▶ [AIM]:
Report, as a bare number, how many lines contain the string "materials".

-------- EXCERPTED RECORDS --------

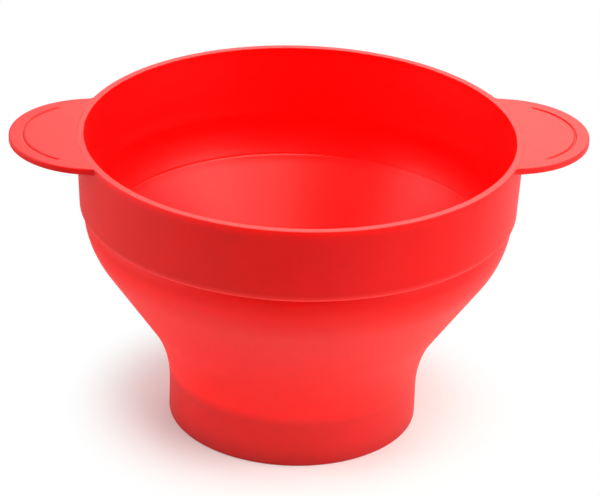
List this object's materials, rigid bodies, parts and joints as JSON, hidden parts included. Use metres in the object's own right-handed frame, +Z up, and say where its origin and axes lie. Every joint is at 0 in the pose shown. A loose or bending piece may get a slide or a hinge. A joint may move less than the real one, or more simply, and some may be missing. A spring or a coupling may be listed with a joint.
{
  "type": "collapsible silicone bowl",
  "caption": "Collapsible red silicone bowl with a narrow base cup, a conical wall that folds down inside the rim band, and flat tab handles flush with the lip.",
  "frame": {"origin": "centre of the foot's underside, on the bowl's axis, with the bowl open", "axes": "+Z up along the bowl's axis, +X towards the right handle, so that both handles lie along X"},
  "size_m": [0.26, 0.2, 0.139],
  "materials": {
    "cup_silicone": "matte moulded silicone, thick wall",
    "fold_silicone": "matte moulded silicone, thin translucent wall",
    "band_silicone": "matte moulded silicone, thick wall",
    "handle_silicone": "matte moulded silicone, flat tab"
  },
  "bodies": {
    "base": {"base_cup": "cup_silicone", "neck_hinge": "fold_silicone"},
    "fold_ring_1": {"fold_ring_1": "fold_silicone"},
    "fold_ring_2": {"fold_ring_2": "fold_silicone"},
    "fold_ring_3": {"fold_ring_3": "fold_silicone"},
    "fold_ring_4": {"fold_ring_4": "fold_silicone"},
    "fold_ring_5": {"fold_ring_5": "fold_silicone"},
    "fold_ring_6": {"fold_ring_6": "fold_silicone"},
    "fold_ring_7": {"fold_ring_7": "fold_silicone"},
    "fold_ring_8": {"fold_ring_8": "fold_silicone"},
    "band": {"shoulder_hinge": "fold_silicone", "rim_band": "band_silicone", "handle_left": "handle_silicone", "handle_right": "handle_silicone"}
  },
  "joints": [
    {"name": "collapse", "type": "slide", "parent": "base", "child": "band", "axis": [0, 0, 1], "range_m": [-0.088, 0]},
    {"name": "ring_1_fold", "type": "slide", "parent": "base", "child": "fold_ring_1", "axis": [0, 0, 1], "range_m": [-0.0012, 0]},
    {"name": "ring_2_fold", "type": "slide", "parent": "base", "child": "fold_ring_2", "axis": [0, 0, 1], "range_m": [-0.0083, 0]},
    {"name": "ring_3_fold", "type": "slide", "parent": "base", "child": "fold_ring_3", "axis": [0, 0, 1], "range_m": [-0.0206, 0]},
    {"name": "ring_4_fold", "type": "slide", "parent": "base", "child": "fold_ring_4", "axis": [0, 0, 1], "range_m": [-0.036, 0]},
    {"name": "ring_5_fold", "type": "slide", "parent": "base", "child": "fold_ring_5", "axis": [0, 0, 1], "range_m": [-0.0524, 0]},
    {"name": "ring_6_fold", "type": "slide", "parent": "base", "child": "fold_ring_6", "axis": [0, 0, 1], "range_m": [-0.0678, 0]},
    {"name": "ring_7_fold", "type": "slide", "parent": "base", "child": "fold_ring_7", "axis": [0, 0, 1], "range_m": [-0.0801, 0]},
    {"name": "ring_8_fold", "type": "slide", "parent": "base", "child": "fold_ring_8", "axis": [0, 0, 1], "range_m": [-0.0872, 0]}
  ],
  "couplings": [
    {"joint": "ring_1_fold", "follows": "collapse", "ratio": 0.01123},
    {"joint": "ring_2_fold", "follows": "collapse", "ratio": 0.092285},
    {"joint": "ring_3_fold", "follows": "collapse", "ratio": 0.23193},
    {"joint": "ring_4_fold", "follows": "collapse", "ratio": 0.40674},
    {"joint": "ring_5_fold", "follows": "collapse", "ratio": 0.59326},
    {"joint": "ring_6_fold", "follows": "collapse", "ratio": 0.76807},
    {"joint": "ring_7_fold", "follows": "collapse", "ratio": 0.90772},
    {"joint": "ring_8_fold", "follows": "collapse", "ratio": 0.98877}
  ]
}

--------
-------- EXCERPTED RECORDS --------

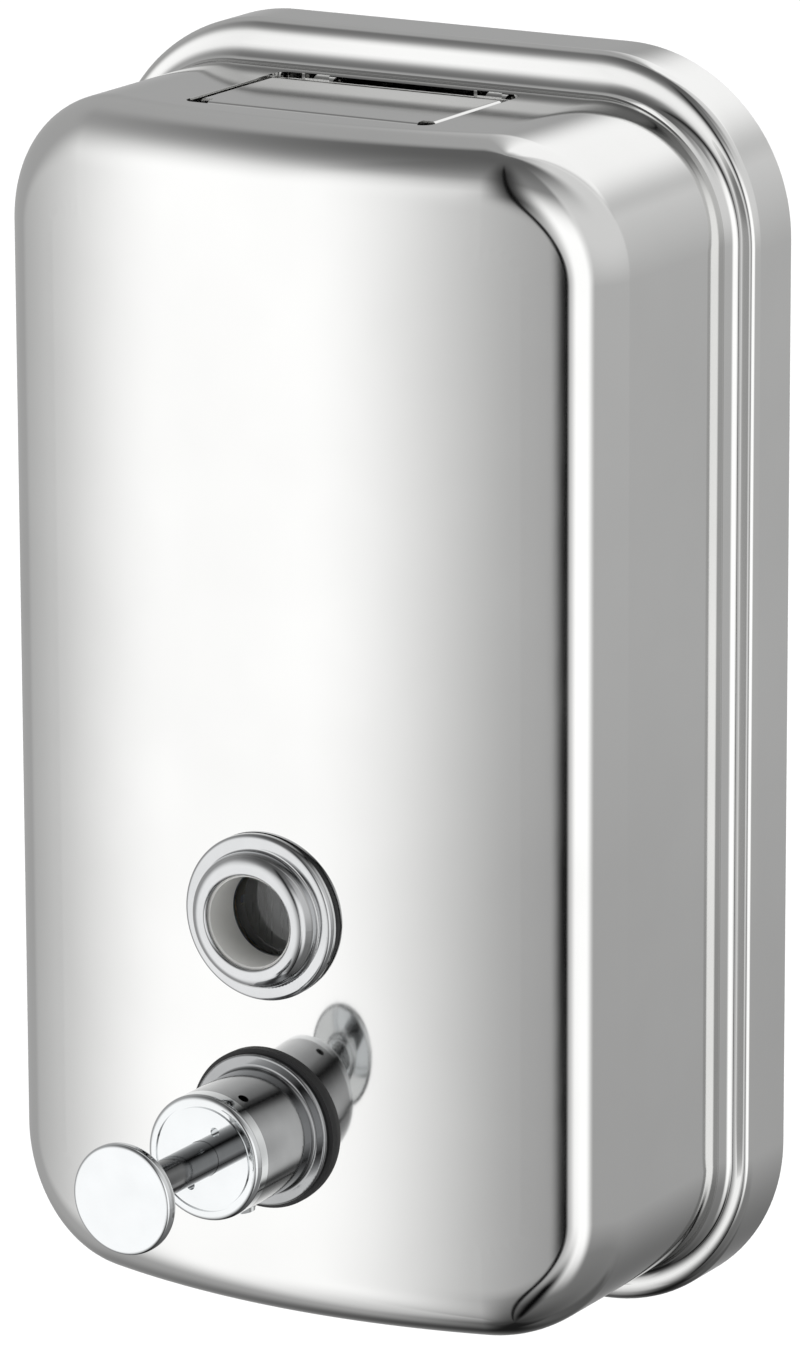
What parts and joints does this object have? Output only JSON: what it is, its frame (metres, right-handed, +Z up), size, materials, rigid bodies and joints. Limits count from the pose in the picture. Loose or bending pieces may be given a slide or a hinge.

--------

▶ [OUTPUT OF THE EXERCISE]:
3